Uzbekistan: Journalists detained for sharing link to news article

 

The website that posted the item claims it was hacked.

Three journalists in western Uzbekistan were summoned to the local prosecutor’s office and questioned for hours over the weekend after using their social media accounts to share a news item that later turned out to be false.

Lolagul Kalykhanova, who runs the news website Makan, told Eurasianet she was detained at 10:30 p.m. on July 25 at her home in Nukus by agents with the security services. The officers, who arrived in six cars, immediately confiscated her laptop and mobile phone, she said.

“At the prosecutor's office, they forced me to tell them my password and to let them into my laptop. Then they asked me to write an explanation as to why I had published false information,” Kalykhanova said.

Another two reporters, Iskandar Yusupov and Kumar Begniyozova, editors at other local news websites, Kruz.uz and Kar24.uz, respectively, made their own way to the prosecutor’s office, also late in the evening. All three were held for questioning until 4 a.m.

The trio were summoned for the same reason. Hours before being detained, Kalykhanova posted a link on her personal Telegram channel to an online story about the purported death from coronavirus of Musa Yerniyazov, the chairman of the legislature of the autonomous republic of Karakalpakstan, of which Nukus is the capital.

The news turned out to be incorrect, however, although the link was to a real article published by a generally respected news website, Repost.uz. Editors at the website claim they were hacked and extended an apology to Yerniyazov’s friends and family.

Prosecutors confirmed that the trio of reporters had been summoned for what they termed “preventative conversations” and said that disseminating false information was punishable under the law. Ad hoc rules have been drafted recently to criminalize the dissemination of inaccurate information about the coronavirus outbreak specifically. Being found guilty of spreading misleading claims about COVID-19 is punishable by up to three years in prison.

That such drastic measures were taken to chastise journalists for sharing what appeared to all intents and purposes like a legitimate news item looks like backsliding to the times of the late President Islam Karimov, when speech was strictly policed.

The confusion arose in the first place because the fake information did have some grounding in reality. On July 18, the Health Ministry announced that Yerniyazov, 72, had fallen ill with COVID-19.

He was still being treated for the illness as of July 25, according to Furkat Sanayev, spokesman for the Health Ministry.

Yerniyazov has been a fixture on Uzbekistan’s political scene for decades and in his current job since 2002. That notwithstanding, he maintains an extremely low profile, rarely appearing in public or talking to reporters.

Information about his current state of health has accordingly been sparse.

Journalists in Karakalpakstan have moreover struggled to get access to any detailed information about their republic’s epidemiological situation in general. As Kalykhanova told Eurasianet, reporters in Nukus are often strongly reliant on outlets based in Tashkent, about 1,000 kilometers away, for news about their own region.
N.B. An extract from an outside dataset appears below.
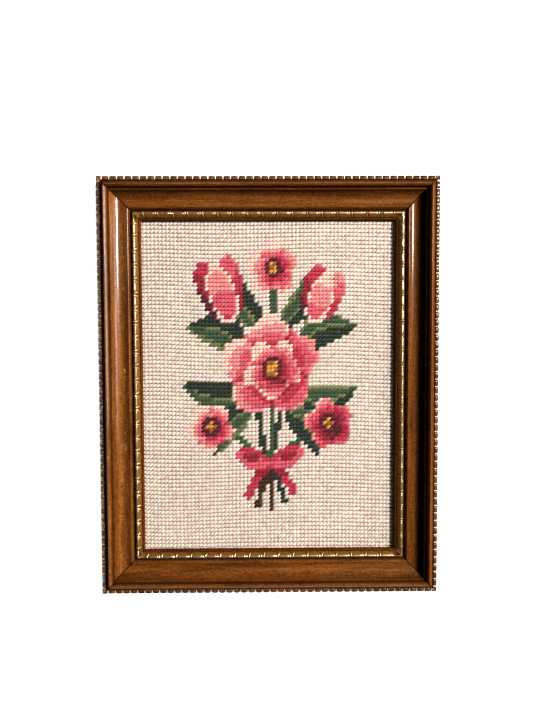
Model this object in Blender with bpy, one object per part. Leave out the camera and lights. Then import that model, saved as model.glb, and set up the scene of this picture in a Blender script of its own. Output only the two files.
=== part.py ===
"""Needlepoint canvas panel in a mitred picture frame.

The panel lies on its back: X runs to the picture's right, Y to its top and Z out of its face.
The origin is the centre of the outline on the back face. All sizes are in metres.
In each rail and strip, s runs along the side, u inward from its outer edge and z up from its back.
"""

import math

import bmesh
import bpy

# Outline of the frame
OUTER_WIDTH = 0.2540
OUTER_HEIGHT = 0.3128
RAIL_WIDTH = 0.0312
PIECE_GAP = 0.0003

# Rabbet behind the sight lip, which holds the canvas
RABBET_WIDTH = 0.0060
RABBET_DEPTH = 0.0072

# Rail's outer wall, the seat that the outer strip is fixed on, and the groove beside it
WALL_INSET = 0.0006
OUTER_SEAT_WIDTH = 0.0033
OUTER_SEAT_HEIGHT = 0.0122
GROOVE_HEIGHT = 0.0146
GROOVE_END = 0.0040

# Ridge, the highest line of the moulding: two straight slopes that meet in a small round
RIDGE_FOOT = (0.0041, 0.0180)
RIDGE_CENTRE = (0.00715, 0.02085)
RIDGE_RADII = (0.00045, 0.00045)
RIDGE_STEPS = 4
RIDGE_INNER = (0.00865, 0.0198)

# Step and thin fillet inside the ridge
STEP_START = 0.0088
STEP_HEIGHT = 0.0170
FILLET_START = 0.0097
FILLET_END = 0.0104
FILLET_HEIGHT = 0.01725

# Scoop: an arc that falls from the fillet to the moulding's lowest line and rises to the hump
SCOOP_CENTRE = (0.0175, 0.0180)
SCOOP_RADII = (0.0070, 0.0070)
SCOOP_ANGLES = (187, 303)
SCOOP_STEPS = 12

# Tight round at the scoop's inner edge, with a slope down to the gilt strip
HUMP_CENTRE = (0.02173, 0.01145)
HUMP_RADII = (0.0008, 0.0008)
HUMP_ANGLES = (105, 20)
HUMP_STEPS = 4
HUMP_FOOT = (0.0236, 0.0102)

# Seat of the gilt strip and the sight lip
GILT_SEAT_START = 0.0241
GILT_SEAT_END = 0.0300
GILT_SEAT_HEIGHT = 0.0096
LIP_CREST = 0.0305
LIP_HEIGHT = 0.0109
LIP_EDGE_HEIGHT = 0.0103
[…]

With Uzbekistan’s coronavirus outbreak having now reached critical levels, following an initial period in which the epidemic seemed to have been well contained, the authorities are looking ever more nervous about a new, unfolding narrative.

Over the weekend, the authorities announced that the second lockdown, which had been introduced in the middle of July, is to be extended to August 15, from the previous end date of August 1. The rules strictly regiment people’s movement and require the closure of a wide array of public facilities. Vehicles not carrying essential goods are banned from entering or leaving Karakalpakstan at all.

On July 24, the heads of all of Tashkent’s constituent districts went on live television to apologize for what they described as their inability to contain the spread of the virus.